Я попытался вскрыть здесь наиболее глубокий слой душевной жизни Шекспира. Э. Джонс[70] дополнил вышеприведенные указания на аналитическое понимание «Гамлета» и подверг критике другие имеющиеся в литературе толкования (Das Problem des Hamlet und der Odipus-komple, 1911). Другие попытки анализа «Макбета» см. в моей статье «Einige Charaktertypen aus der psychoanalytischen Arbeit, Imago» IV, 1916, и у Л. Иекеля Shakespeares Macbeth, Imago V, 1918.
Я не могу оставить рассмотрения типических сновидений и сновидений о смерти близких родных, не сказав несколько слов об их значении для теории сновидения вообще. Сновидения эти представляют собою довольно необычный случай того, что мысль сновидения, содержащая вытесненное желание, не претерпевает влияния цензуры и в неизменном виде переходит в сновидение. На это должны быть особые основания. Я полагаю, что решающую роль играют здесь два момента: во-первых, нет ни одного желания, от которого мы были бы более далеки; мы полагаем, что эти желания «не могут прийти нам в голову даже во сне», и поэтому-то цензура не сопротивляется им в достаточной мере, все равно как законодательство Солона[71] не выставляет определенного наказания за отцеубийство.
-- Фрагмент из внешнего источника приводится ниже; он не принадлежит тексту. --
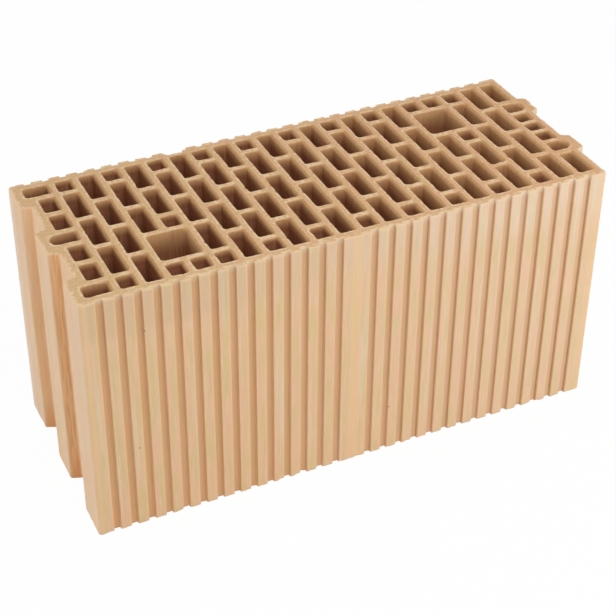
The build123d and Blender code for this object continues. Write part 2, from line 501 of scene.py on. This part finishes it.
class Shader:
    def __init__(self, owner):
        # owner: the material or the world whose nodes are made
        self.owner = owner
        owner.use_nodes = True
        self.tree = owner.node_tree
        self.tree.nodes.clear()

    def node(self, kind, settings=None, sockets=None, output=0):
        made = self.tree.nodes.new(kind)
        for name, value in (settings or {}).items():
            setattr(made, name, value)
        for name, value in (sockets or {}).items():
            if isinstance(value, Wire):
                self.tree.links.new(value.socket, made.inputs[name])
            else:
                made.inputs[name].default_value = value
        return Wire(self, made.outputs[output]) if made.outputs else None

    def maths(self, operation, first, second=0.0):
        return self.node("ShaderNodeMath", {"operation": operation}, {0: first, 1: second})

    def mark(self, name):
        return self.node("ShaderNodeAttribute", {"attribute_name": name}, {}, "Fac")

    def place(self):
        return self.node("ShaderNodeTexCoord", output="Object")

    def parts(self, vector):
        split = self.node("ShaderNodeSeparateXYZ", {}, {0: vector})
        return [Wire(self, socket) for socket in split.socket.node.outputs]

    def stretched(self, place, scale):
        return self.node("ShaderNodeMapping", {}, {"Vector": place, "Scale": scale})

    def noise(self, vector, scale, detail=2.0, roughness=0.5):
        sockets = {"Vector": vector, "Scale": scale, "Detail": detail, "Roughness": roughness}
        return self.node("ShaderNodeTexNoise", {}, sockets)

    def between(self, value, low, high):
        # 0 below low, 1 above high, smooth between them
        sockets = {"Value": value, "From Min": low, "From Max": high}
        return self.node("ShaderNodeMapRange", {"interpolation_type": "SMOOTHSTEP"}, sockets)

    def colours(self, share, first, second):
        # the first colour at share 0, the second at 1
        return self.node("ShaderNodeMix", {"data_type": "RGBA"}, {0: share, 6: first, 7: second}, 2)


def paint(red, green, blue):
    # a colour as seen on screen, 0 to 255, as the shader wants it
    seen = np.array([red, green, blue]) / 255
    linear = np.where(seen <= 0.04045, seen / 12.92, ((seen + 0.055) / 1.055) ** 2.4)
    return (*linear.tolist(), 1.0)


clay = {
    "skin": paint(228, 193, 147),
    "skinPink": paint(232, 184, 147),
    "skinYellow": paint(218, 190, 134),
    "skinPaleAndLit": paint(227, 209, 189),     # pale patches, and painted light that pales the upper right of the front most
    "skinDull": paint(203, 172, 138),     # the duller band under the top edge
    "rubbed": paint(247, 224, 196),       # darker lines that the die has drawn, also used as painted shade high on the grooves' steep sides
    "dieLinesAndShade": paint(204, 154, 114),      # darker lines that it has dragged
    # groove floors: an orange tone with painted shade, deeper at the left end
    "tintAndShadeGrooveFloor": paint(214, 165, 116),
    "tintAndShadeGrooveFloorRight": paint(220, 180, 143),
    "lightAndShadeGrooveSide": paint(236, 190, 143),   # the steep sides of the grooves, with painted light at the left end and painted shade at the right
    "lightAndShadeGrooveSideRight": paint(203, 156, 109),
    "crestEdge": paint(237, 197, 148),    # warmer edges of the crests
    "endLand": paint(229, 197, 165),
    "endTop": paint(238, 202, 160),       # the lands just under the top edge
    "endFar": paint(233, 217, 204),       # whitish outer part of the far land
    "endFlank": paint(232, 180, 122),     # orange sides of the end grooves
    "endBrown": paint(196, 136, 82),      # their streaks
    "endLow": paint(226, 158, 104),       # and their foot
    "wallRim": paint(217, 170, 118),      # walls of the cells, near the ground faces,
    "wallShadeMiddle": paint(148, 84, 50),     # painted shade a finger's width inside
    "wallShadeDeep": paint(171, 112, 79),      # and deep inside, where little light comes
    "groundYellow": paint(224, 187, 132),
    "groundPink": paint(231, 181, 144),
    # painted light: the cut face's warmer tone toward the right end
    "litGroundRight": paint(232, 173, 128),
    "groundPale": paint(242, 206, 164),
    "groundDark": paint(176, 130, 90),
    # pale broken edges, partly painted highlight where the rims catch the light
    "brokenAndLitEdge": paint(245, 216, 172),
    "speck": paint(140, 84, 58),
    "roughness": 0.86,
    "reliefStrength": 0.55,
    "reliefHeight": 0.0005,               # in metres
}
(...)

Во-вторых, вытесненное и бессознательное желание особенно часто сталкивается с остатками впечатлений предыдущего дня ввиду забот о жизни близкого лица. Эти заботы не могут быть включены в сновидение иначе, как через посредство одноименного желания; желание же может быть замаскировано заботой. Если думать, что все это происходит гораздо проще, что ночью в сновидении лишь продолжается то, что начато днем, то сновидения о смерти близких родных будут стоять совершенно особняком от какой бы то ни было теории сновидения, являясь совершенно неразрешимой загадкой.
Весьма поучительно также проследить взаимоотношение этих сновидений и сновидений, сопровождающихся страхом. В сновидении о смерти близких людей вытесненное желание находит себе путь, по которому оно может избегнуть цензуры, а вместе с тем и обусловливаемого ею искажения. Постоянным сопутственньм явлением в данном случае является то, что субъект испытывает в сновидении болезненные ощущения. Точно так же и сновидение, сопровождающееся страхом, наблюдается лишь тогда, когда цензура подавляется вполне или хотя бы отчасти, и, с другой стороны, подавлению цензуры помогает то, что страх является уже налицо в качестве актуального ощущения, проистекающего из соматических источников. Очевидно, таким образом, какой тенденции придерживается цензура, обусловливая искажающую деятельность сновидения: она имеет в виду предотвратить появление страха или других мучительных аффектов.